On saluera surtout le fabuleux numéro d'acteur de Vittorio Gassman, admirable ici, ainsi que l'interprétation du tout jeune Danilo Mattei , découverte de Risi, dont c'était le premier rôle à l'écran avant son autre performance dans Au nom du pape roi puis de s'orienter vers le cinéma de genre dont Cannibal ferox reste un de ses plus bel exemple. Même si très conventionnel, Danilo possède la naïveté de son personnage à la découverte de ce monde étrange aux cotés de la regrettée Anicée Alvina, cabotine et non avare de ses jeunes charmes mais quelque peu inutile ici. Cette pseudo relation amoureuse estudiantine n'apporte rien à l'intrigue hormis de l'appesantir.
Ames perdues n'est jamais qu'un voyage au bout de la folie, une réflexion pesante sur le refus de vieillir et d'accepter les réalités de la vie, la perte de l'innocence et le refus de grandir qui mène lentement mais irrémédiablement à l'aliénation. On a souvent vu ces thèmes abordés dans le cinéma italien parfois avec bonheur comme entre autres Pensione paura de Francesco Barilli ou Quella strana voglia d'amare de Mario Imperoli. Anima persa même s'il ne se classe pas parmi les meilleurs exemples du genre n'en demeure pas moins une oeuvre morbide, toujours intéressante, souvent émouvante mais trop conventionnelle pour réellement inquiéter ou effrayer.

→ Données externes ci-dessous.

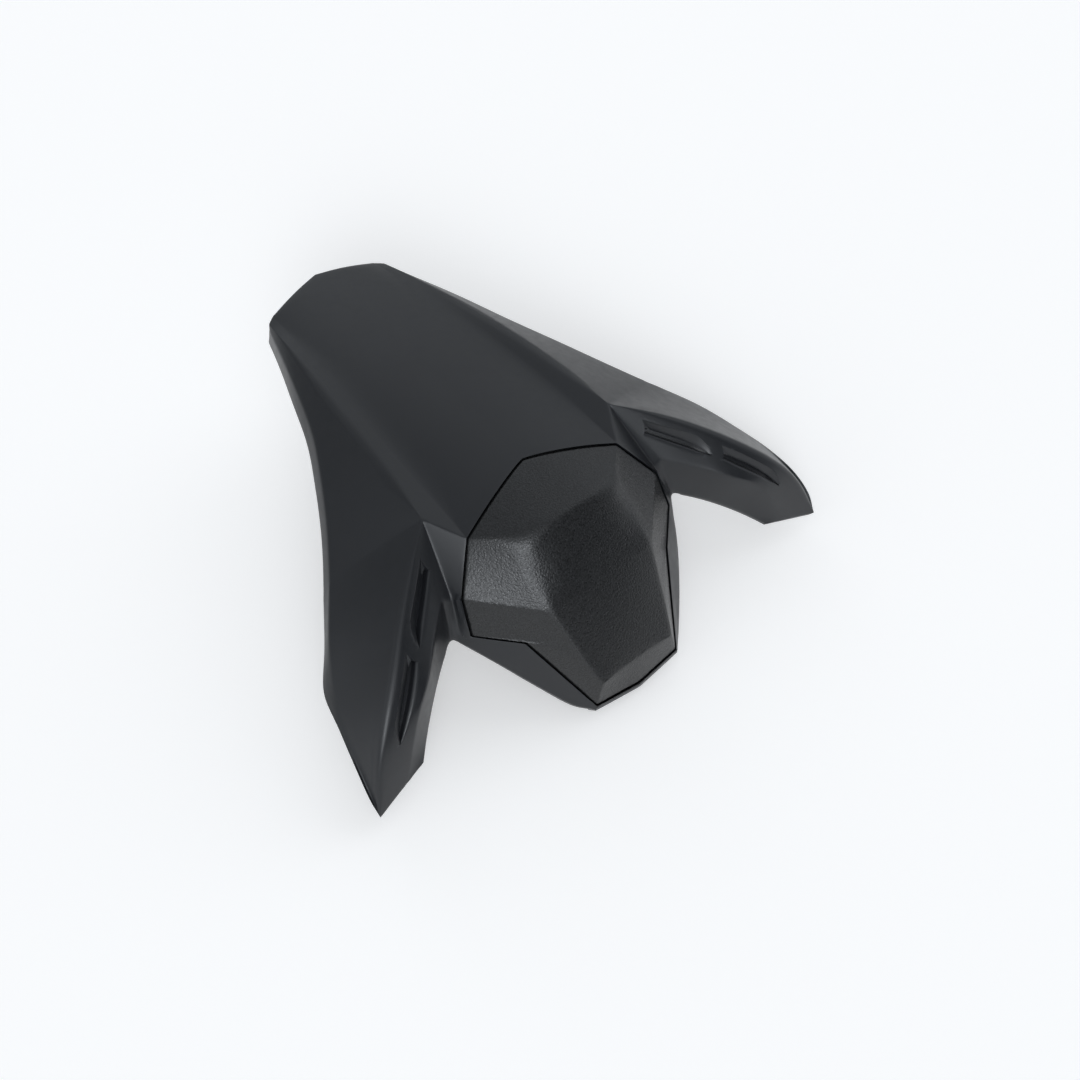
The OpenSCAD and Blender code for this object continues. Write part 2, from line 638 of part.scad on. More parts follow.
// Self-tapping screws: the head sits at z = 0 and the shank points up
module tapping_screw(len) {
    difference() {
        union() {
            translate([0, 0, -head_h]) cylinder(d1 = head_d - 1.2, d2 = head_d, h = head_h);
            cylinder(d = screw_d, h = len - 1.5);
            translate([0, 0, len - 1.5]) cylinder(d1 = screw_d, d2 = 0.8, h = 1.5);
        }
        translate([0, 0, -head_h - 1]) cylinder(d = screw_d * 0.85, h = head_h * 0.6 + 1, $fn = 6);
    }
}
module pan_screws() {
    color("#9a9da2") at_home() at_both(pan_points) translate([0, 0, pan_floor - 0.1]) tapping_screw(pan_t + 8);
}
module insert_screws() {
    color("#9a9da2") at_home() mirror_copy() for (p = insert_points) {
        along_axis(p) translate([0, 0, -wall - 0.7]) tapping_screw(wall + 5);
    }
}

cowl_shell();
backrest_insert();
base_pan();
lock_pin();
lock_pin_washer();
lock_pin_nut();
rear_tongue();
tongue_bolts();
tongue_nuts();
buffer_front_left();
buffer_front_right();
buffer_rear_left();
buffer_rear_right();
wing_pad_left();
wing_pad_right();
pan_screws();
insert_screws();
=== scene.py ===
"""Looks of the seat cowl. Sizes are in millimetres from midway between the kinks, as in the CAD
source, until placed() puts them in the row's frame in metres."""
import json
import math
import bpy
import numpy as np
from mathutils import Matrix, Vector
from mathutils.bvhtree import BVHTree
from mathutils.kdtree import KDTree


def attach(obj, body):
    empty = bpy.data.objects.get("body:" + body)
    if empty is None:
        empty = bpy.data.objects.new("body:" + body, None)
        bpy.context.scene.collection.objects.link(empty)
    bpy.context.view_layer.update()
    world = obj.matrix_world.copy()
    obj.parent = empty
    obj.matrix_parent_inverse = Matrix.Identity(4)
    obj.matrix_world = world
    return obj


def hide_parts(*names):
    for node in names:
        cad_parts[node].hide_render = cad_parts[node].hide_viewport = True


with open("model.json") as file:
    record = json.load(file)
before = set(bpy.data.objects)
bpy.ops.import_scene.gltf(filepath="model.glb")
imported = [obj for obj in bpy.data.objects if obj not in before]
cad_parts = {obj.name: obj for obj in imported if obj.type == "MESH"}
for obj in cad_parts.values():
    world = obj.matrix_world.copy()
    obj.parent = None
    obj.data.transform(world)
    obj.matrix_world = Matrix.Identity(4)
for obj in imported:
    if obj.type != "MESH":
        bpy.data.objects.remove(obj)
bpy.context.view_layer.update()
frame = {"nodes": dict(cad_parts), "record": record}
HOME = np.array([0.0, -62.0, 35.3])

# Camera
CAMERA_AT, LENS, SENSOR = (-0.3961, -0.5604, 0.7636), 53.333, 36.0
look = Vector((0.3955, 0.4771, -0.7848)).normalized()
right = look.cross(Vector((0, 0, 1))).normalized()
above = right.cross(look)
cam_data = bpy.data.cameras.new("camera")
cam_data.sensor_width = SENSOR
cam_data.lens = LENS
cam_data.clip_start = 0.01
camera = bpy.data.objects.new("camera", cam_data)
bpy.context.scene.collection.objects.link(camera)
camera.matrix_world = Matrix((
    (right.x, above.x, -look.x, CAMERA_AT[0]),
    (right.y, above.y, -look.y, CAMERA_AT[1]),
    (right.z, above.z, -look.z, CAMERA_AT[2]),
    (0, 0, 0, 1)))
bpy.context.scene.camera = camera
bpy.context.scene.view_settings.view_transform = "Standard"


# Plain vector help
def V(*a):
    return np.array(a, float)


def mix(a, b, t):
    return a + (b - a) * t


def mix3(a, b, f):
    return a + (b - a) * V(*f)


def unit(v):
    return v / max(np.linalg.norm(v), 1e-9)


def ramp(x, lo, hi):
    t = min(1, max(0, (x - lo) / (hi - lo)))
    return t * t * (3 - 2 * t)


def arc(a, b, c, t):
    return mix(mix(a, b, t), mix(b, c, t), t)


def hump(a, c, lift, t):
    return mix(a, c, t) + 4 * t * (1 - t) * V(*lift)


def spline(p, t):
    n = len(p) - 1
    i = min(n - 1, int(t * n))
    s = t * n - i
    b, c = p[i], p[i + 1]
    a = p[i - 1] if i > 0 else 2 * b - c
    d = p[i + 2] if i < n - 1 else 2 * c - b
    square, cube = 2 * a - 5 * b + 4 * c - d, 3 * b - a - 3 * c + d
    return 0.5 * (2 * b + (c - a) * s + square * s * s + cube * s ** 3)


# Sizes, as in the CAD source
DECK_LEN, DECK_W, TAIL_W = 216, 145, 93
WALL, RIDGE_R, WING_R = 3.0, 13.0, 4.0
TAIL_LIP, LIP_DROP, LIP_FLARE = 15, 8, 4
PAD_GAP, RECESS, LEDGE, INSERT_WALL = 1.2, 9.0, 10.0, 3.0
SKIN_DEPTH = WALL * 1.15  # along the slanting way from the outer skin to the inner one
kink = V(DECK_W / 2, 0, 0)
tail_apex = V(0, DECK_LEN, -1)
tail_corner = V(TAIL_W / 2, DECK_LEN - 13, -9)
pad_apex = V(0, -3.6, 5.3)
pad_upper = V(58.5, -24, -5.6)
pad_side = V(77.5, -41.6, -31)
pad_lower = pad_side + V(2.6, -11.2, -23.5)
pad_turn = V(57.35, -76, -57)
pad_foot = V(33, -115.5, -103)
pad_base = V(0, -118, -106)
cheek_mid = pad_side + V(2.6, 6.3, -2.4)
cheek_out = pad_side + V(9.2, 6.6, 0)
crotch = pad_side + V(10.9, -3.2, -25.4)
tip = V(180, -92, -104)
wing_heel = tip + V(-38.6, 8, 11)
wing_end = mix(wing_heel, tip, 0.38)
flank = kink + V(55, 22, -34)


def lip_at(t):
    return mix(V(1, 2, 3 - TAIL_LIP), V(LIP_FLARE, 2, -LIP_DROP), ramp(t, 0, 0.35))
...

On aurait été en droit d'attendre plus d'un réalisateur tel que Dino Risi.
A sa sortie à la sauvette en France en 1977, Ames perdues passa bien malheureusement totalement inaperçu, mal distribué, éclipsé par d'autres grosses productions alors à l'affiche tant et si bien qu'il disparut au bout d'une semaine sans aucune publicité ni réelle affiche française.